A third example is helping clients of iManage to make sure that any document containing restricted personal information that could break US or European data regulations, is never transmitted. I.e. AI doc review would zap through documents to ensure no one was sending types of information that breached company or national data rules.
These are just three example of thinking imaginatively about how to use AI in relation to iManage’s core capabilities. In fact, it shows that as more people and companies engage with legal AI technologies the more likely it is that new and original use cases will be developed to provide value to clients.
Legal AI is already a family of diverse applications and if iManage’s approach is anything to go by then this family tree is only going to grow wider.
And, now to conclude…..the road ahead.
Do they see the RAVN/iManage merger as triggering a wave of consolidation across the legal tech sector, especially when it involves AI companies?
Wallqvist notes that we could see the kind of consolidation that happened in the late 1990s/early 2000s with search engines, although he states watching the market and what other companies are doing is not his main focus.
Araujo is also not that concerned about whether or not they may have started a race toward consolidation, though that may happen. His focus is on higher aims for the future use of AI.
‘For us, this is about an opportunity to change the world.
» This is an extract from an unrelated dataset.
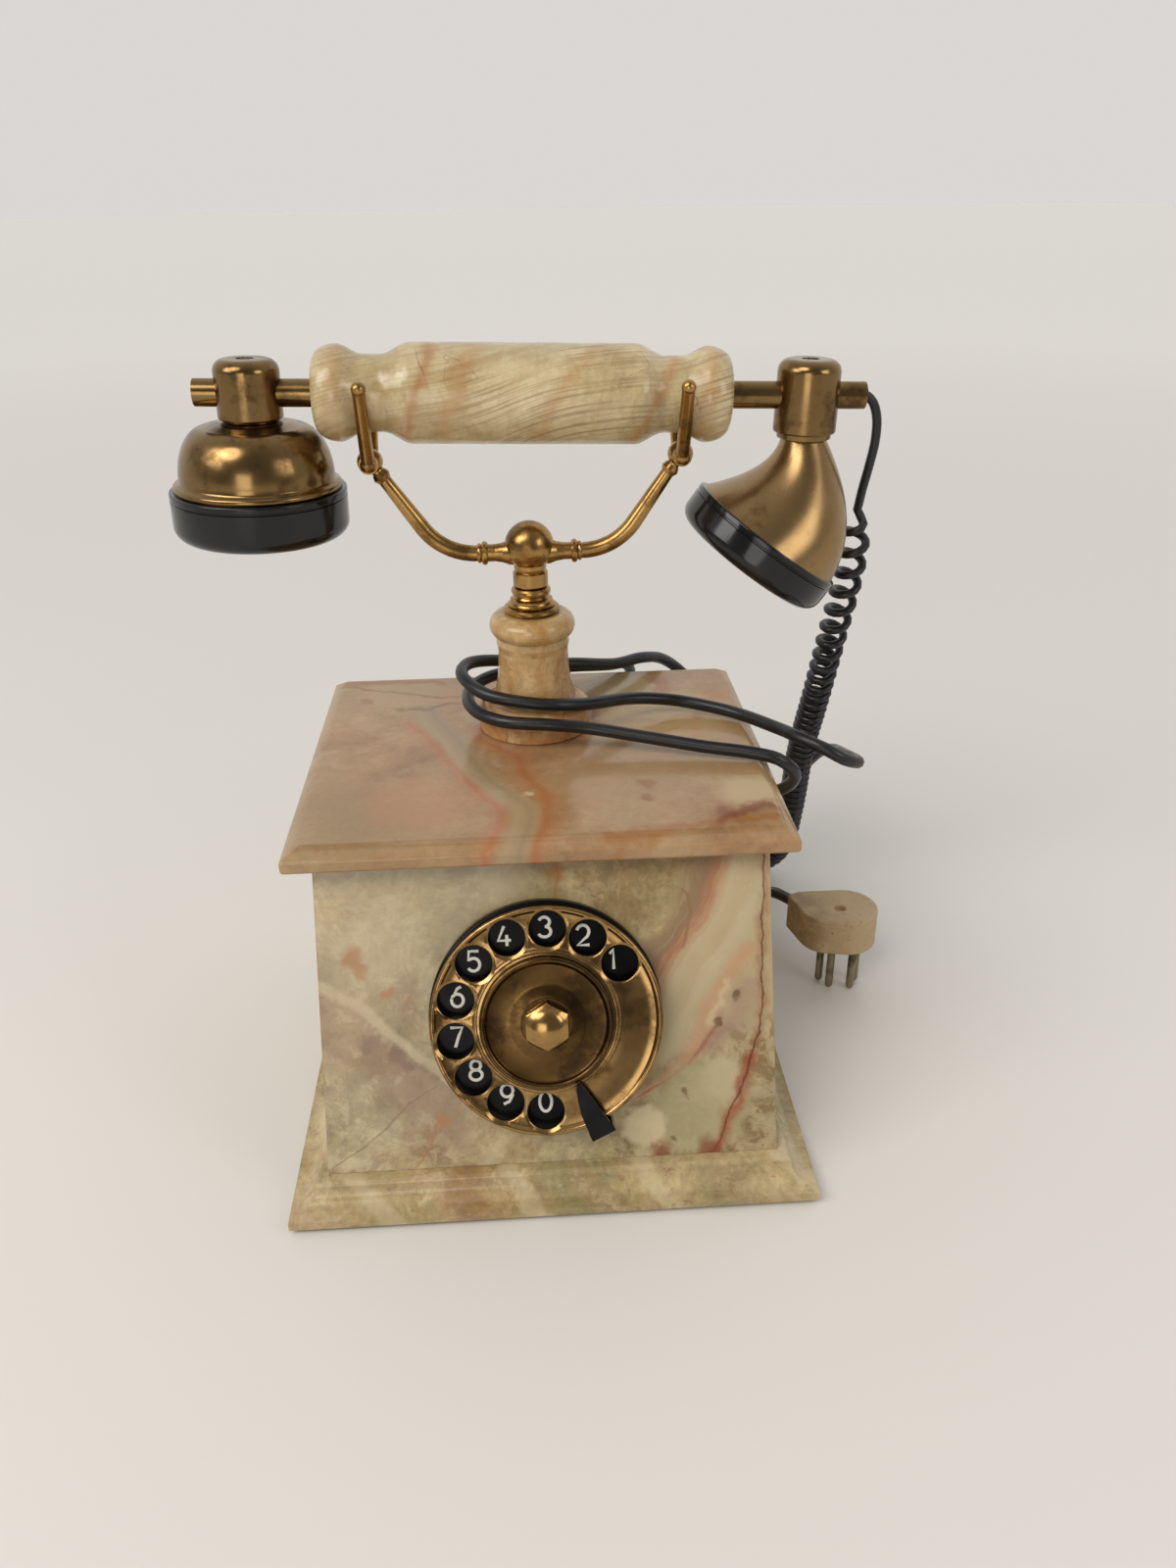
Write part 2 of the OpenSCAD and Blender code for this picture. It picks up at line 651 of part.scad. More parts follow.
module hook_contacts() {
    block_h = 12;
    leaf_low = lever_z + 11.5;
    top = lid_z - bracket_t;
    color([0.55, 0.30, 0.12]) translate([-5, bracket_front_y, top - block_h]) cube([10, 9, block_h]);
    color(brass) for (i = [0:2])
        translate([-3, bracket_front_y + 1.5 + 2.6 * i, leaf_low]) cube([6, 0.4, top - block_h - leaf_low]);
}

// ---------- dial ----------

module number_plate() {
    color(black) on_front() difference() {
        rotate_extrude() polygon(concat([[shaft_r + 3, frame_top], [frame_r, frame_top], [frame_r, 0]],
            [[plate_r - 0.4, 0], [plate_r, 0.4]],
            arc(plate_r - 1.2, plate_h - 1.2, 1.2, 1.2, 0, 90, 4), [[shaft_r + 3, plate_h]]));
        translate([0, 0, frame_top - 1]) cylinder(r = frame_r - 4, h = stone_t + 2);
    }
}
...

There is an appetite now that will pull technology into a more central role in the legal market,’ he says. ‘There has never been a more exciting time in the legal and information management world.’
‘Before, change was incremental, now it’s more like a hockey stick curve,’ he concludes.
And on that upbeat note we end the interview, leaving Artificial Lawyer with the clear impression that no matter what has happened in the legal AI world in the last 12 months, there is a lot more change to come.